_Data rows:_
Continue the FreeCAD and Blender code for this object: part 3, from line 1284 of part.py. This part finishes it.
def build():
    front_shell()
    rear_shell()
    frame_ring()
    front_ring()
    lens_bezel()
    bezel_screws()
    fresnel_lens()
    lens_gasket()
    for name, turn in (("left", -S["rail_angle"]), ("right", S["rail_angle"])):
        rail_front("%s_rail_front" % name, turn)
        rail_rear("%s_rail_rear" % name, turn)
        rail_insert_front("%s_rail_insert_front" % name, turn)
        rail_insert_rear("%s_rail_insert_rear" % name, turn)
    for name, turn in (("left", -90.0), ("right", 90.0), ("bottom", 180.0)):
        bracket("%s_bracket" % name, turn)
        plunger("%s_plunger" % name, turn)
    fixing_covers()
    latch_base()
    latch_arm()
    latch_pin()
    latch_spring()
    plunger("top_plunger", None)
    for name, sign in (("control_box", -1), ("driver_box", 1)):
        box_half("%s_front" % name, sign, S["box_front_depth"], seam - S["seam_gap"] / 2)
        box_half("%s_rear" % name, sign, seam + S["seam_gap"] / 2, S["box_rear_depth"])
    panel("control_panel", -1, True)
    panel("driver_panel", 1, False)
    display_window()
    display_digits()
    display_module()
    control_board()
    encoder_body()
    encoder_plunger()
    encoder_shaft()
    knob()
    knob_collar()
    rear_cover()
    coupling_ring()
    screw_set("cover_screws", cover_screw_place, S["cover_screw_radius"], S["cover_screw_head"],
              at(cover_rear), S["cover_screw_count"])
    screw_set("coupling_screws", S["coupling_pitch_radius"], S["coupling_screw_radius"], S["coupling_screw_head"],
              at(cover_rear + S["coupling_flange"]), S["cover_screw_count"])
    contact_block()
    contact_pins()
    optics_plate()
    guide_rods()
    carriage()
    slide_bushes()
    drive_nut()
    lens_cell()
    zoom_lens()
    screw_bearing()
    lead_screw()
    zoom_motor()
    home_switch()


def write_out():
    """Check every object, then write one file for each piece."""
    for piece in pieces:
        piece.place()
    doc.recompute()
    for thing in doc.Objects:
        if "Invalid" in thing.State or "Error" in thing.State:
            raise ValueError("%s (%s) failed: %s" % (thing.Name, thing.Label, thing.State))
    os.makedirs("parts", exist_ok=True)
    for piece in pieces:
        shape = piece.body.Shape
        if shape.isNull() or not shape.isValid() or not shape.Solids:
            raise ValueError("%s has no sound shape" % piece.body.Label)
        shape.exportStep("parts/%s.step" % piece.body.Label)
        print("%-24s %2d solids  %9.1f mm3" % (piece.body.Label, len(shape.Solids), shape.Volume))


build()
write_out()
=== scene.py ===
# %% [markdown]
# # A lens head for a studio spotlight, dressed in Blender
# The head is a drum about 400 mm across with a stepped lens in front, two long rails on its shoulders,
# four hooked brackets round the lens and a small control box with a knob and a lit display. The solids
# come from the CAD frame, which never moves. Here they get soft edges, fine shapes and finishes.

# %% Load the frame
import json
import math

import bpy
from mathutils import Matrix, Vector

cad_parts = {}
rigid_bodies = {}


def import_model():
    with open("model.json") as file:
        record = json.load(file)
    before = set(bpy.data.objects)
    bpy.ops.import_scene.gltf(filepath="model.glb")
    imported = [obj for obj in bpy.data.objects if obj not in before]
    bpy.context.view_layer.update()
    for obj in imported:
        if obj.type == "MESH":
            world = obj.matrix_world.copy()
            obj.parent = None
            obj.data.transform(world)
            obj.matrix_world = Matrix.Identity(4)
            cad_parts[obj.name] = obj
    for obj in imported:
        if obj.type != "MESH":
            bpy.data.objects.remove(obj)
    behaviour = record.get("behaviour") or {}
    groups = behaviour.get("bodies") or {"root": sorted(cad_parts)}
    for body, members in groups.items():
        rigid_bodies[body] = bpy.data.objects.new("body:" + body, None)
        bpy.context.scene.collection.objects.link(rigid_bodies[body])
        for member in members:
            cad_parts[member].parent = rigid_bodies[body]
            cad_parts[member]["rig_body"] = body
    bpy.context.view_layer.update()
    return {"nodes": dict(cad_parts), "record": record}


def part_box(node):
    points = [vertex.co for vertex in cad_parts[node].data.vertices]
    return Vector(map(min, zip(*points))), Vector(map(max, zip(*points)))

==

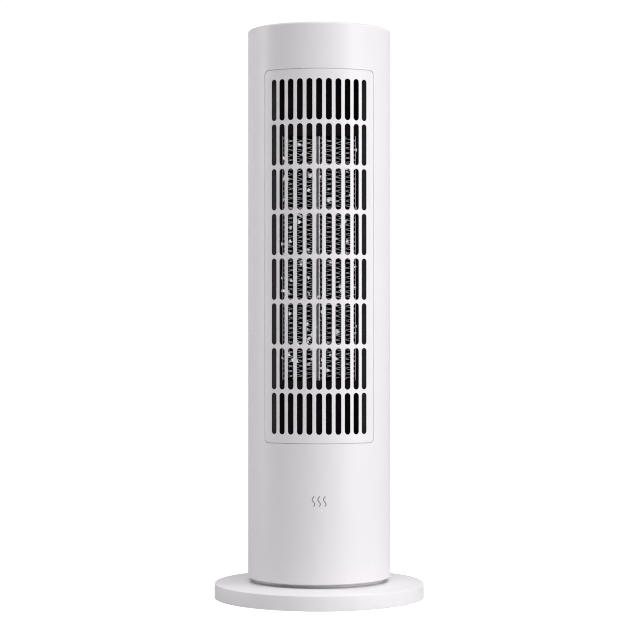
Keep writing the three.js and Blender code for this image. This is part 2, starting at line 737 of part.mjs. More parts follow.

* * *

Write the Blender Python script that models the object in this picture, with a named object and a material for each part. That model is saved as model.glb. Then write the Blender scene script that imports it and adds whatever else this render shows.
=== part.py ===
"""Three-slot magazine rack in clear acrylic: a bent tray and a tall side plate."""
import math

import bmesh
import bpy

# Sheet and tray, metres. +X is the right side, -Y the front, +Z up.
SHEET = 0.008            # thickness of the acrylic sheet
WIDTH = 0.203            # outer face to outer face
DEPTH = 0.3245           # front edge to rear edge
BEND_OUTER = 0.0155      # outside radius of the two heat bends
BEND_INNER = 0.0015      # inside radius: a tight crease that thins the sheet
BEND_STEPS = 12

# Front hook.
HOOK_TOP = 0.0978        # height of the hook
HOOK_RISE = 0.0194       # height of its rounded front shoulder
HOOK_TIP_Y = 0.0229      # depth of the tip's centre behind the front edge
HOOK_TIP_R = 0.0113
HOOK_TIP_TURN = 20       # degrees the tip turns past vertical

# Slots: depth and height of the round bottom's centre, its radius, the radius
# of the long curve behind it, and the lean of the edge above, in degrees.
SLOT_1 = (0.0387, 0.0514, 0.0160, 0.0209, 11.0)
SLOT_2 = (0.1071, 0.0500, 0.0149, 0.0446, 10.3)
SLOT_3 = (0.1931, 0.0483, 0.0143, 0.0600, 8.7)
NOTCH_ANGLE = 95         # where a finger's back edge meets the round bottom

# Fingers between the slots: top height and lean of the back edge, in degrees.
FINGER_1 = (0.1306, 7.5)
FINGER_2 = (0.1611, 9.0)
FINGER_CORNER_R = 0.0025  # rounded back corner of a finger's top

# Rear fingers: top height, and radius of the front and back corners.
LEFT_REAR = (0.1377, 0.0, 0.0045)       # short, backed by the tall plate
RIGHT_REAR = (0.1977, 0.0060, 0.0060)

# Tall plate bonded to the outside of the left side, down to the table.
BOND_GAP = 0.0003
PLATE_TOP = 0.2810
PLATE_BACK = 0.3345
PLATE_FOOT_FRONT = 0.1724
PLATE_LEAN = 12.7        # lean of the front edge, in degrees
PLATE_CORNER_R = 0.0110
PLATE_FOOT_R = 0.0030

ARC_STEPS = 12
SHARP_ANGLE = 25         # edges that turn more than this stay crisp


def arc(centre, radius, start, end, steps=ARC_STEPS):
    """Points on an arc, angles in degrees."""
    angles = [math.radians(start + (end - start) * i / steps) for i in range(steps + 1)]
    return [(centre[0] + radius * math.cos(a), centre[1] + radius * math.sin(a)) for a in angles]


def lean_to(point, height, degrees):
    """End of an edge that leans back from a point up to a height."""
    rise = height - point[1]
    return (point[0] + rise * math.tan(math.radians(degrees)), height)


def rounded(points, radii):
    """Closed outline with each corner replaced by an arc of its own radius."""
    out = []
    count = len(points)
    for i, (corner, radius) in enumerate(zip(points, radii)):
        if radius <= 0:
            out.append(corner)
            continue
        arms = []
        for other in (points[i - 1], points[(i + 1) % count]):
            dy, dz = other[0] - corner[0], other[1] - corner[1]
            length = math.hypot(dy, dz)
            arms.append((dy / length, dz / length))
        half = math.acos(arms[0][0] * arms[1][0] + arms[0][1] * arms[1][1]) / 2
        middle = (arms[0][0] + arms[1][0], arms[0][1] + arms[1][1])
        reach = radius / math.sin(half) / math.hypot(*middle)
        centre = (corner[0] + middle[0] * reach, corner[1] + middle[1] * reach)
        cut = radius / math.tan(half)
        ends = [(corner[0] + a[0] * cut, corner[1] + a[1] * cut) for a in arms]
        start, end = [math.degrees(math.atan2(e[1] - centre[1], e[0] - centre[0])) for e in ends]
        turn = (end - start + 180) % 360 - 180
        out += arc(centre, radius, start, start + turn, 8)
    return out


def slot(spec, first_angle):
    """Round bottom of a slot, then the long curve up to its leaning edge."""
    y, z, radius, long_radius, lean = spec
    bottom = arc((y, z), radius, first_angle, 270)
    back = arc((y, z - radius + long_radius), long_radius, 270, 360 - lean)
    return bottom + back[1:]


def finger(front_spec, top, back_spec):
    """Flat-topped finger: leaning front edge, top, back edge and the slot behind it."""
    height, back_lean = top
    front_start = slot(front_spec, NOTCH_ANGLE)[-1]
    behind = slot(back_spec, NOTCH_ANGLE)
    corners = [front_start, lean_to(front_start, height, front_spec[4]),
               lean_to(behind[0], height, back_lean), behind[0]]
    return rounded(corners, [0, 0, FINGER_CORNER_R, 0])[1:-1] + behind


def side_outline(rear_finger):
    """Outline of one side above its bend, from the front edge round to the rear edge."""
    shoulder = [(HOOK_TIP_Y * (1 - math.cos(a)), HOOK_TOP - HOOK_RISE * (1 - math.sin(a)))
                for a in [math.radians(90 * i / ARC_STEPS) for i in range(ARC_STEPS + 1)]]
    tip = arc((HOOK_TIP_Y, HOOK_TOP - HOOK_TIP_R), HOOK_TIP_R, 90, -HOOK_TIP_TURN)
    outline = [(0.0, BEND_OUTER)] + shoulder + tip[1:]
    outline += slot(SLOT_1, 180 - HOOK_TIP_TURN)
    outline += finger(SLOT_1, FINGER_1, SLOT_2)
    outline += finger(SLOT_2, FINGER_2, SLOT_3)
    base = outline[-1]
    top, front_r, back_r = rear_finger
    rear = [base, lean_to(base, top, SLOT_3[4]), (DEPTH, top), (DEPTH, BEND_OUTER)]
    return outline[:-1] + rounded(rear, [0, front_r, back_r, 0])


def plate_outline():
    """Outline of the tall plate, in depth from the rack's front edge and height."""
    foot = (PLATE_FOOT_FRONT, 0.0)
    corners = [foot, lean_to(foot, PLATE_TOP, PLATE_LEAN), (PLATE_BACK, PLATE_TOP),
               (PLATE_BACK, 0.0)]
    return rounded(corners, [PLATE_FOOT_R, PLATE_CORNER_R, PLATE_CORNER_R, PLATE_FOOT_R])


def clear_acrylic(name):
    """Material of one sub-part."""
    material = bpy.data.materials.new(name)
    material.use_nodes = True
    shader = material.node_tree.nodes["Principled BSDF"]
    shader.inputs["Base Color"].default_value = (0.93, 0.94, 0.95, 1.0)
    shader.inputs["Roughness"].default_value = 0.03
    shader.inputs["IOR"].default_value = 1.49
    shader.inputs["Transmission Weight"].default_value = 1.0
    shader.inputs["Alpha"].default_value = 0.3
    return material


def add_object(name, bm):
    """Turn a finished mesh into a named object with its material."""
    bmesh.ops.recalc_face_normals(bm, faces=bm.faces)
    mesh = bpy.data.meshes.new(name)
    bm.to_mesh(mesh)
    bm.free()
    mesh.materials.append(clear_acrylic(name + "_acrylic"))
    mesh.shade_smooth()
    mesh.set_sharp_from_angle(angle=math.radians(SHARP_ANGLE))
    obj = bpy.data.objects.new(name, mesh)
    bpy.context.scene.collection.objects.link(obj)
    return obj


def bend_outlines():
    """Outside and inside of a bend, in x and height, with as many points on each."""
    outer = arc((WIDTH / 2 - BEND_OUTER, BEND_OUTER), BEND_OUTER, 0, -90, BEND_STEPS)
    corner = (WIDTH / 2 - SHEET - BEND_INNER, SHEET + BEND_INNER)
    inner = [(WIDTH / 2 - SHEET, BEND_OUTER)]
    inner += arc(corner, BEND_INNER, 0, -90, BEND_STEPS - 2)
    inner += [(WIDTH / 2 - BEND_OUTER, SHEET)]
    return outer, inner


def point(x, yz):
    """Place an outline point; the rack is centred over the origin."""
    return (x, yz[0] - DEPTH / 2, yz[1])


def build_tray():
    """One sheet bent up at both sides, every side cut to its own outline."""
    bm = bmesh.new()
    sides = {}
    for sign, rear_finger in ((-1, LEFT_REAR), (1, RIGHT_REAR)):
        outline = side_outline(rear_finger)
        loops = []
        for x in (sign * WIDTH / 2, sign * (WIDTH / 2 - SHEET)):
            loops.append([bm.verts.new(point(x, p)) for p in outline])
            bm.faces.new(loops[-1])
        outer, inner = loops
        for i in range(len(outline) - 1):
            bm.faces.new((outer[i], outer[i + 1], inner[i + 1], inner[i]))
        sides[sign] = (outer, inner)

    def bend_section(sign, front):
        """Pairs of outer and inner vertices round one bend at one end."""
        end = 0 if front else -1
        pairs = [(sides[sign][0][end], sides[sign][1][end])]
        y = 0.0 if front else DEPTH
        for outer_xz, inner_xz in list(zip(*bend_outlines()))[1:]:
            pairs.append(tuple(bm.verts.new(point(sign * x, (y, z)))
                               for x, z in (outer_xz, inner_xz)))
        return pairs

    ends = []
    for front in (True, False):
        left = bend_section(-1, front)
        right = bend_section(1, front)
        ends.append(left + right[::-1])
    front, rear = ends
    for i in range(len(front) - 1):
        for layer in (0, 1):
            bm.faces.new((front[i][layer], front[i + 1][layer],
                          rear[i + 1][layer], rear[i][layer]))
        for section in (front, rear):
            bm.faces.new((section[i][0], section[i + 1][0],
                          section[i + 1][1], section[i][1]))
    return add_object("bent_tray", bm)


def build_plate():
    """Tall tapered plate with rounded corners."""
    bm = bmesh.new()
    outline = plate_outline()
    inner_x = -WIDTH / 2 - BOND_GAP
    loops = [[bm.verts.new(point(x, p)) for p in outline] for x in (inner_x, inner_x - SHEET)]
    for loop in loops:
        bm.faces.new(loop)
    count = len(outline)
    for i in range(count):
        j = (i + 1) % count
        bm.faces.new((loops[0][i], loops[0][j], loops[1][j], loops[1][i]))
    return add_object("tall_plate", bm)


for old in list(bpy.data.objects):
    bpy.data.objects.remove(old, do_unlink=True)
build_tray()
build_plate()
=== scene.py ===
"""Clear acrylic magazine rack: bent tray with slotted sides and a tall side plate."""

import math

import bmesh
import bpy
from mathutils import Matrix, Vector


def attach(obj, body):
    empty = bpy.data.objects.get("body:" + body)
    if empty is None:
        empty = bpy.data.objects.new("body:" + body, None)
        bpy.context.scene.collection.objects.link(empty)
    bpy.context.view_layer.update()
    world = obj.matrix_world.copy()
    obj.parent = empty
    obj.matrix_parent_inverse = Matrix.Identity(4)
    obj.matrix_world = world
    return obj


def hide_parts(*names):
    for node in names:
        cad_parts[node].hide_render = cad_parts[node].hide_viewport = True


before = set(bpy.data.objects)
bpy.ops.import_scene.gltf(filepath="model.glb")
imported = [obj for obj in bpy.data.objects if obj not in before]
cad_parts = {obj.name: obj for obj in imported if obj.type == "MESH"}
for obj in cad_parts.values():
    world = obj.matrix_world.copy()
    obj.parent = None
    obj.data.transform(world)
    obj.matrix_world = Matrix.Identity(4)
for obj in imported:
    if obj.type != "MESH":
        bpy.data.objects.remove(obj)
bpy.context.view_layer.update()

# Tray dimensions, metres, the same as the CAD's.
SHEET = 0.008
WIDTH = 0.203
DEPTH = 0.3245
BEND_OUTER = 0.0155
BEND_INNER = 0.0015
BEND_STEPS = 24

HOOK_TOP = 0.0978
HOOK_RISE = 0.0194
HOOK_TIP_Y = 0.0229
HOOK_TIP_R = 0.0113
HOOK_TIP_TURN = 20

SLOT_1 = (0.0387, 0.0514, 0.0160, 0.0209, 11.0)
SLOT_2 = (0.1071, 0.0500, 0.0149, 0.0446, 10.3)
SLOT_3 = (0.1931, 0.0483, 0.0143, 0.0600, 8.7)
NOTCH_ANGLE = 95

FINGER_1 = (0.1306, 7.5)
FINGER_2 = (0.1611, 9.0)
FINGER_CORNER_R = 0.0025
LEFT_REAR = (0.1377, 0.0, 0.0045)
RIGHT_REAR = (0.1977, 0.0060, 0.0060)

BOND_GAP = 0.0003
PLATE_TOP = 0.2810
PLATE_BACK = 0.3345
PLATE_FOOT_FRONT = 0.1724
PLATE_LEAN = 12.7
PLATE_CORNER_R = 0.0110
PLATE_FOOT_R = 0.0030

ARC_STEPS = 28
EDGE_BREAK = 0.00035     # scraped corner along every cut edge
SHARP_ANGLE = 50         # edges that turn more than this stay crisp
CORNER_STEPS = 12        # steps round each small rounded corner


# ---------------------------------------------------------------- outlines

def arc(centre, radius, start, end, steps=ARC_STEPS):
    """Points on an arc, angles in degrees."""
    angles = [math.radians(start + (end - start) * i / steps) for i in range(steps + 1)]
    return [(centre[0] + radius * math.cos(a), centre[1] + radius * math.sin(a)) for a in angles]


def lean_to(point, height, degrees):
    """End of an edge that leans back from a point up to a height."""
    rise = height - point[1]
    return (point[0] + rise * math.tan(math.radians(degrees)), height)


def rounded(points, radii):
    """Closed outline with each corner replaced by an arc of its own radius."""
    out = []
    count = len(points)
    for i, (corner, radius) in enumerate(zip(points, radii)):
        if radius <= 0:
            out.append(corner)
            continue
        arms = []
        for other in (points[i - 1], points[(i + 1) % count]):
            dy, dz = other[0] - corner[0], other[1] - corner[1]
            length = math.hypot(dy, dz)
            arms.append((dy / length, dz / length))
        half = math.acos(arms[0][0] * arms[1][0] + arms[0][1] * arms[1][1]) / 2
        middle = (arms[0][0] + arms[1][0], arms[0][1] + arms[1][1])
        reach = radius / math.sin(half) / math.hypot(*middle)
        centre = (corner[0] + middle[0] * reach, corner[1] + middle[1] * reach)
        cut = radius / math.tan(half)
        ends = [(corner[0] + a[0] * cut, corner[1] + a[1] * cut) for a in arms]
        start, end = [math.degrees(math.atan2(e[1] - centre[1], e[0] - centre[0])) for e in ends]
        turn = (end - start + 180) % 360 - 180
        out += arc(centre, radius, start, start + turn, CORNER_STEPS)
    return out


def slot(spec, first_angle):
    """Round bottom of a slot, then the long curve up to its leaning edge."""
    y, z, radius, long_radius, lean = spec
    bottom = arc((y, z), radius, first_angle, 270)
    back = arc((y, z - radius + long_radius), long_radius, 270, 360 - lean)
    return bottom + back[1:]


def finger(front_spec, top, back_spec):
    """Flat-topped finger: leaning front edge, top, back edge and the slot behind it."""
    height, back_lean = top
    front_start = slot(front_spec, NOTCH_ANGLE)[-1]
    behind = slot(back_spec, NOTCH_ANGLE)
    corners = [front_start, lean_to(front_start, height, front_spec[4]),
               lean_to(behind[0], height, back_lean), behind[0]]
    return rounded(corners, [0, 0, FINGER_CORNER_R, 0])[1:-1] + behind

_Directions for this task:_
Start with the line that holds "for loop in" and finish with the line that holds "obj.parent = empty". Transcribe each line in between exactly, and those two as well.

_Solution for this exercise:_
    for loop in loops:
        bm.faces.new(loop)
    count = len(outline)
    for i in range(count):
        j = (i + 1) % count
        bm.faces.new((loops[0][i], loops[0][j], loops[1][j], loops[1][i]))
    return add_object("tall_plate", bm)


for old in list(bpy.data.objects):
    bpy.data.objects.remove(old, do_unlink=True)
build_tray()
build_plate()
=== scene.py ===
"""Clear acrylic magazine rack: bent tray with slotted sides and a tall side plate."""

import math

import bmesh
import bpy
from mathutils import Matrix, Vector


def attach(obj, body):
    empty = bpy.data.objects.get("body:" + body)
    if empty is None:
        empty = bpy.data.objects.new("body:" + body, None)
        bpy.context.scene.collection.objects.link(empty)
    bpy.context.view_layer.update()
    world = obj.matrix_world.copy()
    obj.parent = empty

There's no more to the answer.